The free-form nature of CouchDB is tailor-made for reporting and that alone makes it worth the price of admission. Come to think of it, that was pretty much what made us look at CouchDB in the first place! That said, once we started working with it, it became immediately clear that this was the solution to all our data management and maintenance issues.
CouchDB is written in Erlang and to paraphrase – We love Erlang so much we wrote our entire application in it – which makes it trivially easy to integrate it into our application.

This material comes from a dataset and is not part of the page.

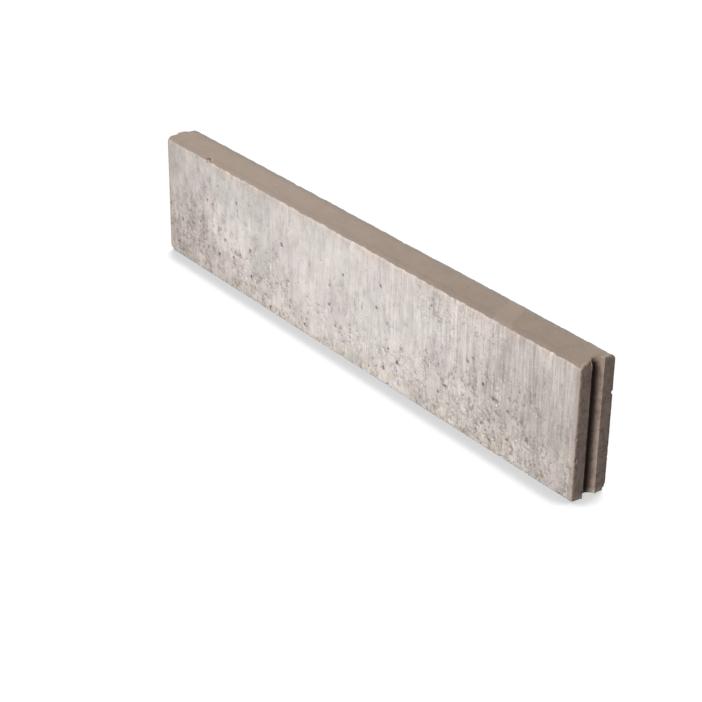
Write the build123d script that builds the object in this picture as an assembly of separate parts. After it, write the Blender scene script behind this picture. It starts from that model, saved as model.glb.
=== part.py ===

It also has an extremely easy to use REST API (Representational State Transfer), which makes integrating it into our back-office systems just about as trivial.
Now, you might be nitpicking that we didn’t really solve the problem as I originally described it (consistency across all the nodes). This is quite ok, since we are actually fairly devout believers in Eventual Consistency, i.e., trading off high-availability for eventual consistency.
For example, when a voicemail gets received at one node, we copy the audio and metadata over to the other nodes asynchronously. If, however, the client calls up at one of the other nodes before the audio/metadata gets there, and wants to listen to that voicemail, we tell the caller that “The Audio is still being Processed”, and to “Call Back In Just A Wee Bit”. You could consider this a bit of a cop-out, but it works just fine for everyone involved because the view of voicemails is Eventually Consistent, but we don’t lock anyone out of the system while updates are occurring. For extra credit, we just move the call over to the node where the voicemail was left, so that it is immediately accessible.
Finding the right tool for the job was the goal, and CouchDB is the perfect match! I know that we have barely begun to fully utilize everything available with CouchDB. Going forward, we plan to use it to help us continue to improve the way we manage our data and I feel confident that it will be able to evolve right along with us. Bravo Damien!